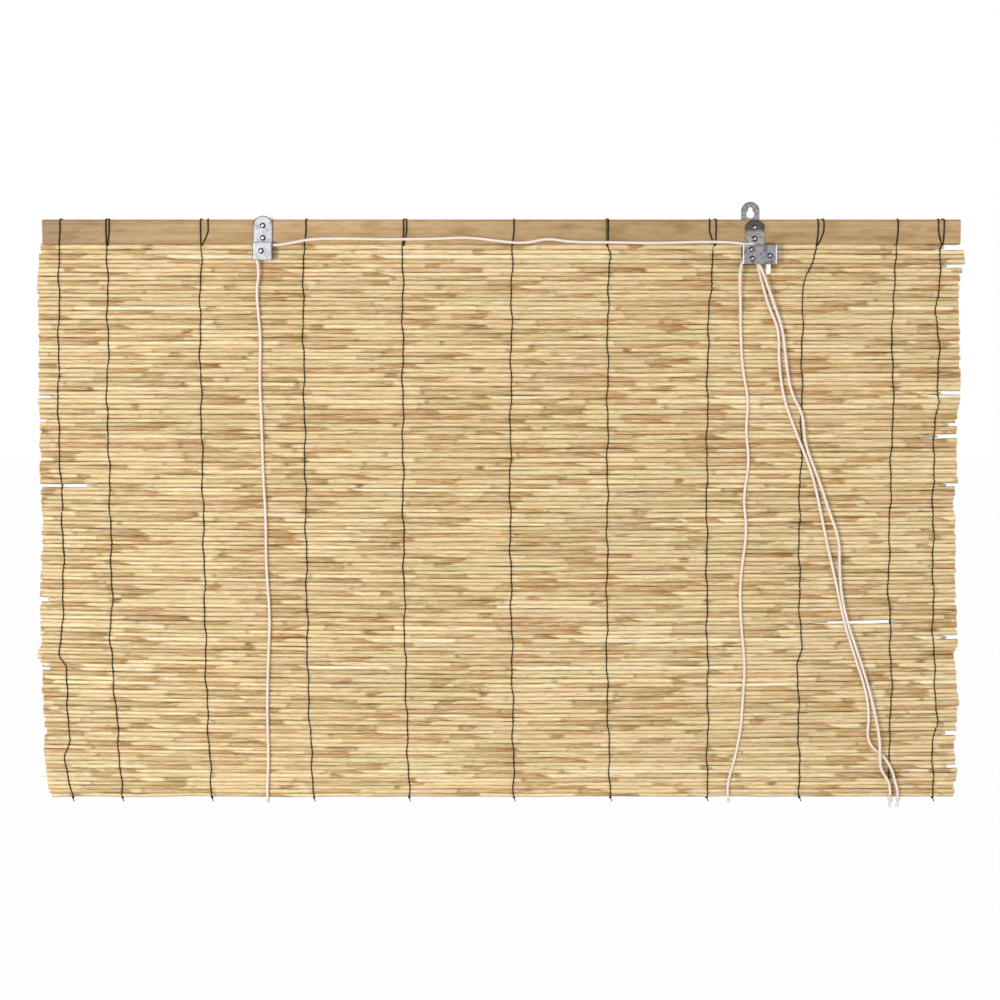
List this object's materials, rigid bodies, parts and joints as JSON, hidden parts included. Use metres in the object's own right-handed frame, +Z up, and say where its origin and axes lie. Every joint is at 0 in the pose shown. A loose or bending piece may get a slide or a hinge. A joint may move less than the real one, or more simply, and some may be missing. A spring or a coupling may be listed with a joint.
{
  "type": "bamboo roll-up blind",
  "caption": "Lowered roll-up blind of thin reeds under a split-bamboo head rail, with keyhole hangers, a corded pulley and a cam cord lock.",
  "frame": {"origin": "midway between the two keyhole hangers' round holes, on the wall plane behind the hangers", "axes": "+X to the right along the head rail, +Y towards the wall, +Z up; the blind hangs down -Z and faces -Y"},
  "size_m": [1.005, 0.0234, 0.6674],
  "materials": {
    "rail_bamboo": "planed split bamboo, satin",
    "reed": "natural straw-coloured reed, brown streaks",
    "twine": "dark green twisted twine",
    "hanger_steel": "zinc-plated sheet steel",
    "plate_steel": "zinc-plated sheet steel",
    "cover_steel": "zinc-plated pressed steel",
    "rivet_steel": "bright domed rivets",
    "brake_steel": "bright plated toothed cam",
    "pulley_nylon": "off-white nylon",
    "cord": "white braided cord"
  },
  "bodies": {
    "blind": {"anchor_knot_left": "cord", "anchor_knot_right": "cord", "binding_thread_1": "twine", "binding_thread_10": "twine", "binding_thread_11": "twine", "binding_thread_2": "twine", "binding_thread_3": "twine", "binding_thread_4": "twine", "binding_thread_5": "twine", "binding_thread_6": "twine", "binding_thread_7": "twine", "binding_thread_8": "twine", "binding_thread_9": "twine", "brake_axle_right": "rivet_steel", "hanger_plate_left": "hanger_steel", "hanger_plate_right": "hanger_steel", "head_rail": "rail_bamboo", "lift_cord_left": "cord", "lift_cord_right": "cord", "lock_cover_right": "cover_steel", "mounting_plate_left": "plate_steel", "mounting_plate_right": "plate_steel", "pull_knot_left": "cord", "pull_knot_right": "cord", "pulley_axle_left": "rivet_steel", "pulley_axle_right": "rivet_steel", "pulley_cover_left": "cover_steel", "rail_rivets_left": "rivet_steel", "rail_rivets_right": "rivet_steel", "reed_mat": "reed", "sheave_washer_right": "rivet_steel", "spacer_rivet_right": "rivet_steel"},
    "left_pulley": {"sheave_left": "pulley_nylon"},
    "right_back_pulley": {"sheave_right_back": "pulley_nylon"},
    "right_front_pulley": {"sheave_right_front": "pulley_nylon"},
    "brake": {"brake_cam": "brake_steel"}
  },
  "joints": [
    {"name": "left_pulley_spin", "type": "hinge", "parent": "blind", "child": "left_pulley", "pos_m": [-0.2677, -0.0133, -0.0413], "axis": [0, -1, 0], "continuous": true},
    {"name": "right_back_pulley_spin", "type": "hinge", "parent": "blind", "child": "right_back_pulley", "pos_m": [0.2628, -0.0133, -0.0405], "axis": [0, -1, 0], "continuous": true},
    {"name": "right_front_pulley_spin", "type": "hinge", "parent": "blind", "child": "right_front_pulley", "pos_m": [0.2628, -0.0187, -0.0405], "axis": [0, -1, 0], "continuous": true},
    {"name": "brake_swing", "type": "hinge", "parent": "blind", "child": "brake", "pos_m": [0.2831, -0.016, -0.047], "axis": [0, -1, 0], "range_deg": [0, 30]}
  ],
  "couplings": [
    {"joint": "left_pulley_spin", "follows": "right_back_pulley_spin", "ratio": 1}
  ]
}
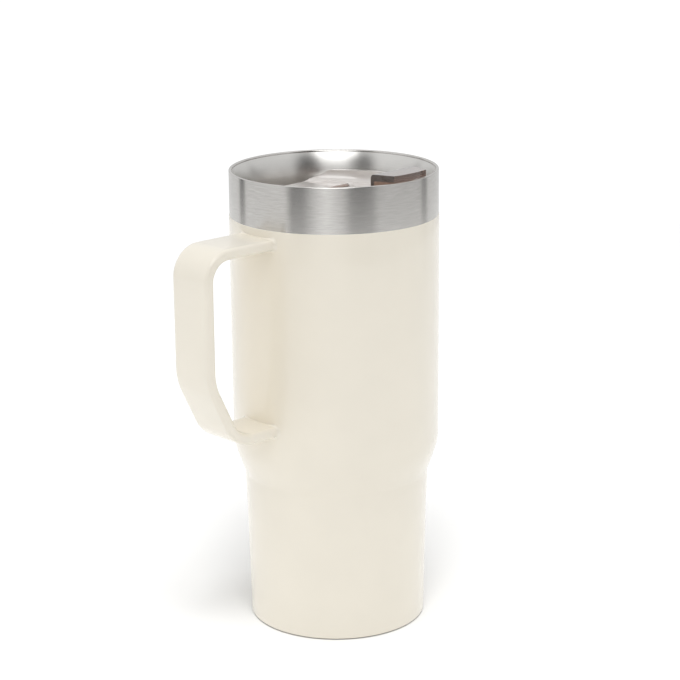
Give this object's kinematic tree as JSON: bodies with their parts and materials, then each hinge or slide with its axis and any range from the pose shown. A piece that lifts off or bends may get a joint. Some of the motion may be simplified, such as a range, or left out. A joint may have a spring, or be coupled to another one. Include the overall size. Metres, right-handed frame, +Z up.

-*-*-

§ **TO DO**
Print every entry exactly as written.

§ **PROBLEM SOLUTION**
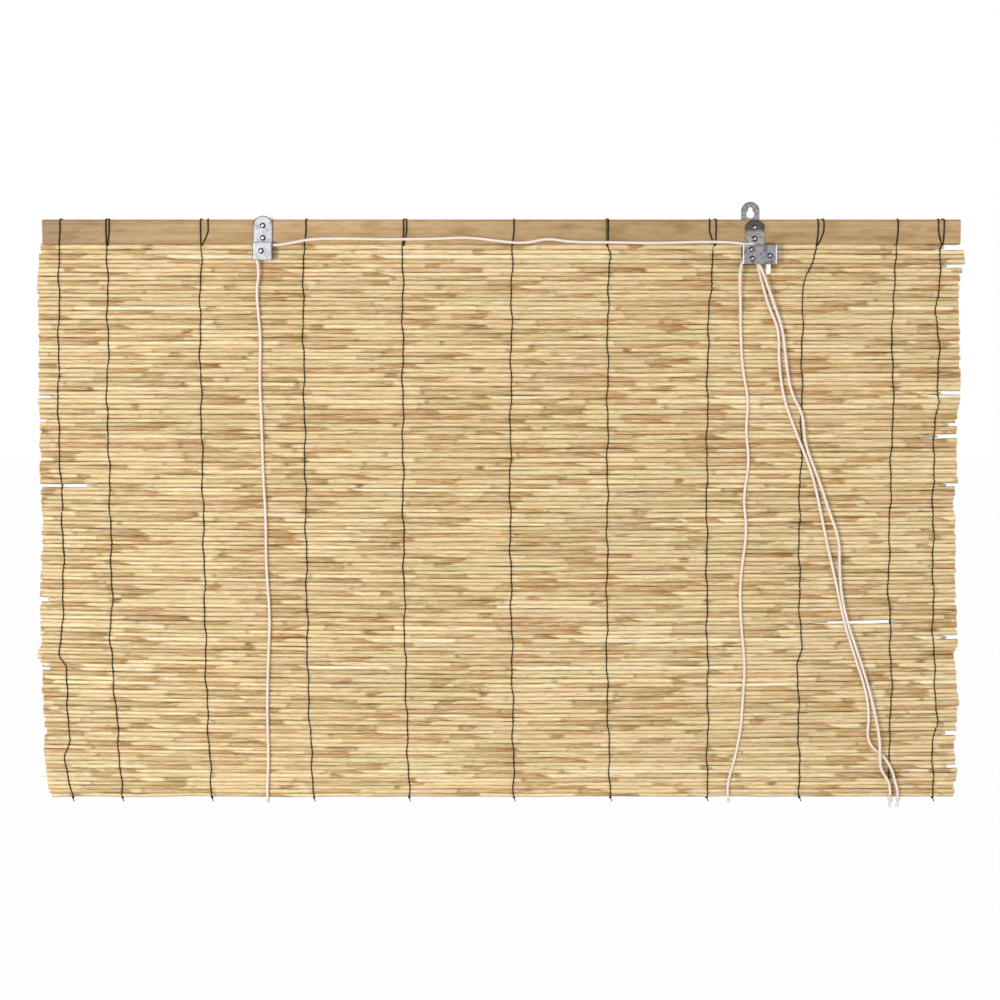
List this object's materials, rigid bodies, parts and joints as JSON, hidden parts included. Use metres in the object's own right-handed frame, +Z up, and say where its origin and axes lie. Every joint is at 0 in the pose shown. A loose or bending piece may get a slide or a hinge. A joint may move less than the real one, or more simply, and some may be missing. A spring or a coupling may be listed with a joint.
{
  "type": "bamboo roll-up blind",
  "caption": "Lowered roll-up blind of thin reeds under a split-bamboo head rail, with keyhole hangers, a corded pulley and a cam cord lock.",
  "frame": {"origin": "midway between the two keyhole hangers' round holes, on the wall plane behind the hangers", "axes": "+X to the right along the head rail, +Y towards the wall, +Z up; the blind hangs down -Z and faces -Y"},
  "size_m": [1.005, 0.0234, 0.6674],
  "materials": {
    "rail_bamboo": "planed split bamboo, satin",
    "reed": "natural straw-coloured reed, brown streaks",
    "twine": "dark green twisted twine",
    "hanger_steel": "zinc-plated sheet steel",
    "plate_steel": "zinc-plated sheet steel",
    "cover_steel": "zinc-plated pressed steel",
    "rivet_steel": "bright domed rivets",
    "brake_steel": "bright plated toothed cam",
    "pulley_nylon": "off-white nylon",
    "cord": "white braided cord"
  },
  "bodies": {
    "blind": {"anchor_knot_left": "cord", "anchor_knot_right": "cord", "binding_thread_1": "twine", "binding_thread_10": "twine", "binding_thread_11": "twine", "binding_thread_2": "twine", "binding_thread_3": "twine", "binding_thread_4": "twine", "binding_thread_5": "twine", "binding_thread_6": "twine", "binding_thread_7": "twine", "binding_thread_8": "twine", "binding_thread_9": "twine", "brake_axle_right": "rivet_steel", "hanger_plate_left": "hanger_steel", "hanger_plate_right": "hanger_steel", "head_rail": "rail_bamboo", "lift_cord_left": "cord", "lift_cord_right": "cord", "lock_cover_right": "cover_steel", "mounting_plate_left": "plate_steel", "mounting_plate_right": "plate_steel", "pull_knot_left": "cord", "pull_knot_right": "cord", "pulley_axle_left": "rivet_steel", "pulley_axle_right": "rivet_steel", "pulley_cover_left": "cover_steel", "rail_rivets_left": "rivet_steel", "rail_rivets_right": "rivet_steel", "reed_mat": "reed", "sheave_washer_right": "rivet_steel", "spacer_rivet_right": "rivet_steel"},
    "left_pulley": {"sheave_left": "pulley_nylon"},
    "right_back_pulley": {"sheave_right_back": "pulley_nylon"},
    "right_front_pulley": {"sheave_right_front": "pulley_nylon"},
    "brake": {"brake_cam": "brake_steel"}
  },
  "joints": [
    {"name": "left_pulley_spin", "type": "hinge", "parent": "blind", "child": "left_pulley", "pos_m": [-0.2677, -0.0133, -0.0413], "axis": [0, -1, 0], "continuous": true},
    {"name": "right_back_pulley_spin", "type": "hinge", "parent": "blind", "child": "right_back_pulley", "pos_m": [0.2628, -0.0133, -0.0405], "axis": [0, -1, 0], "continuous": true},
    {"name": "right_front_pulley_spin", "type": "hinge", "parent": "blind", "child": "right_front_pulley", "pos_m": [0.2628, -0.0187, -0.0405], "axis": [0, -1, 0], "continuous": true},
    {"name": "brake_swing", "type": "hinge", "parent": "blind", "child": "brake", "pos_m": [0.2831, -0.016, -0.047], "axis": [0, -1, 0], "range_deg": [0, 30]}
  ],
  "couplings": [
    {"joint": "left_pulley_spin", "follows": "right_back_pulley_spin", "ratio": 1}
  ]
}
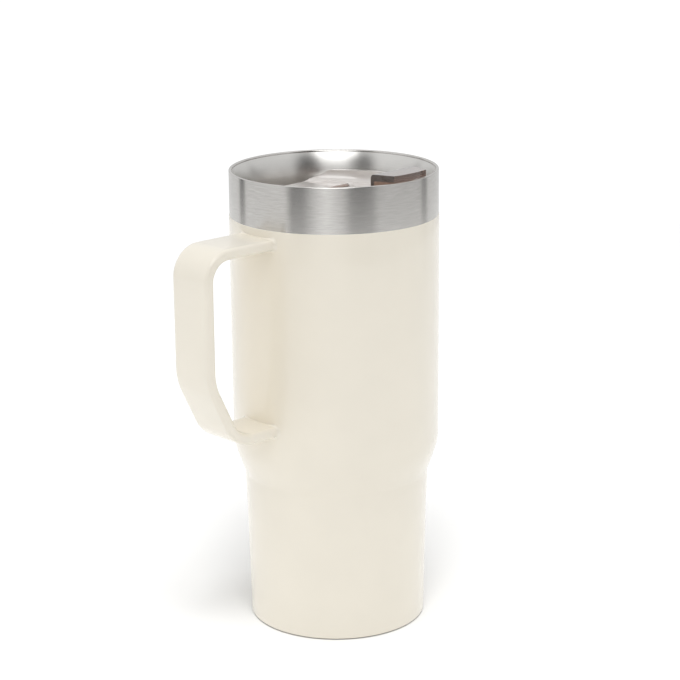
Give this object's kinematic tree as JSON: bodies with their parts and materials, then each hinge or slide with its axis and any range from the pose shown. A piece that lifts off or bends may get a joint. Some of the motion may be simplified, such as a range, or left out. A joint may have a spring, or be coupled to another one. Include the overall size. Metres, right-handed frame, +Z up.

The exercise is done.